- Bubble Gum (2011)
- Directed by: Sanjivan Lal
- Written by: Sanjivan Lal Rohit Gahlowt
- Produced by: Sushma Kaul Ravi
- Starring: Apoorva Arora Tanvi Azmi Sohail Lakhani Delzad Sanjay Hiwale Sachin khedekar
- Cinematography: Anshul Chobey
- Edited by: Suresh Pai
- Music by: Bapi Tutul Haffu
- Release date: 29 July 2011;
- Running time: 116 minutes
- Country: India
- Language: Hindi

= Bubble Gum (film) =

Bubble Gum is a 2011 Hindi film directed by Sanjivan Lal. This film was released on July 29, 2011.

==Plot==
Vedant, a humble kid in 10th grade at Loyola School Jamshedpur in 1980, falls in love with Jenny, the daughter of a police officer. He is enraged by Ratan, his rival, whom he is constantly jealous of since Jenny always appears to be around him. He often visits Jenny's house and strives to impress her father by touching his feet (an Indian tradition of respect). Vedant's mother is a teacher, while his father works for Tata Steel as an engineer. His parents are upset since he isn't preparing for his board exams, which are around the corner. The same day, they get a telegram from Vedant's deaf brother Vidur, notifying them that he has returned from his Delhi hostel after 4 years.

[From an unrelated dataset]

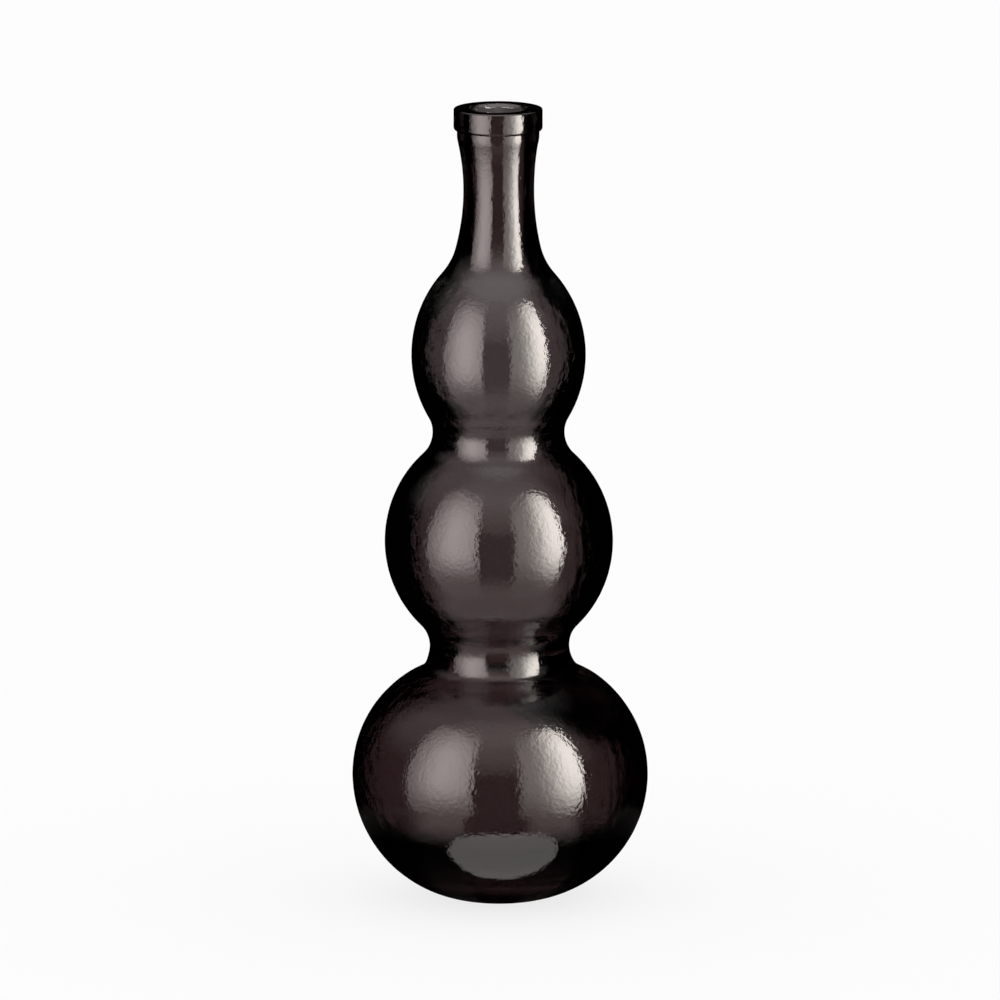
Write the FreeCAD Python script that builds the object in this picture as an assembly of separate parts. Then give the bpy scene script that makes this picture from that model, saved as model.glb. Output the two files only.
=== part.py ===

Vidur gets picked up at the railway station the next day. Vedant is delighted to finally see his brother. But one day, Vidur shuts the door to his house and wanders outside, completely forgetting that he is deaf. When his parents get home, they are startled to see Vedant outside. They call the fire department to use the ladder to go to their house's balcony so the fireman can open the door from inside. Mukund (Vedant's father) becomes enraged and declares that Vidur would always accompany him on outings.

Everyone starts laughing as he takes him outside and demonstrates how he plays kabaddi. Vedant becomes upset and tries to hit them. They complain to their father about how they are being treated. In the end, they all go on to marry other people, but Vedant keeps a picture of himself and Jenny at home.

==Cast==

- Delzad Sanjay Hiwale - Vedant
- Apoorva Arora - Jenny
- Sohail Lakhani - Vidur
- Prabh Sharan - Jenny's friend
- Nabanita Banerjee - Vedant's friend
- Harshvardhan Poddar - Partho
- Nishchal Srivastava - Ravi
- Sachin Khedekar - Mukund Rawat
- Tanvi Azmi - Sudha Rawat
- Suraj Singh - Ratan Singh
- Ganesh Yadav - L F Rebello
- Sita Singh - Mrs. Rebello
- Azeen Khan - Jenny's friend

==Critical reception==
Rajeev Masand selected Bubble Gum as one of the 5 films he recommended to his readers in 2011. The film was also listed among the best films of 2011 by Hindustan Times.

Bubble Gum achieved critical acclaim among the Indian critics. Mayank Shekhar of Hindustan Times awarded the film 3 out of 5 stars, saying that "the pic is a sweet, rare, candid personal piece".

Taran Adarsh of Bollywood Hungama states that "Bubble Gum has its heart in the right place. A film that arrives with zilch expectations, but succeeds in taking you back in time when life was simpler and sweet. Recommended!".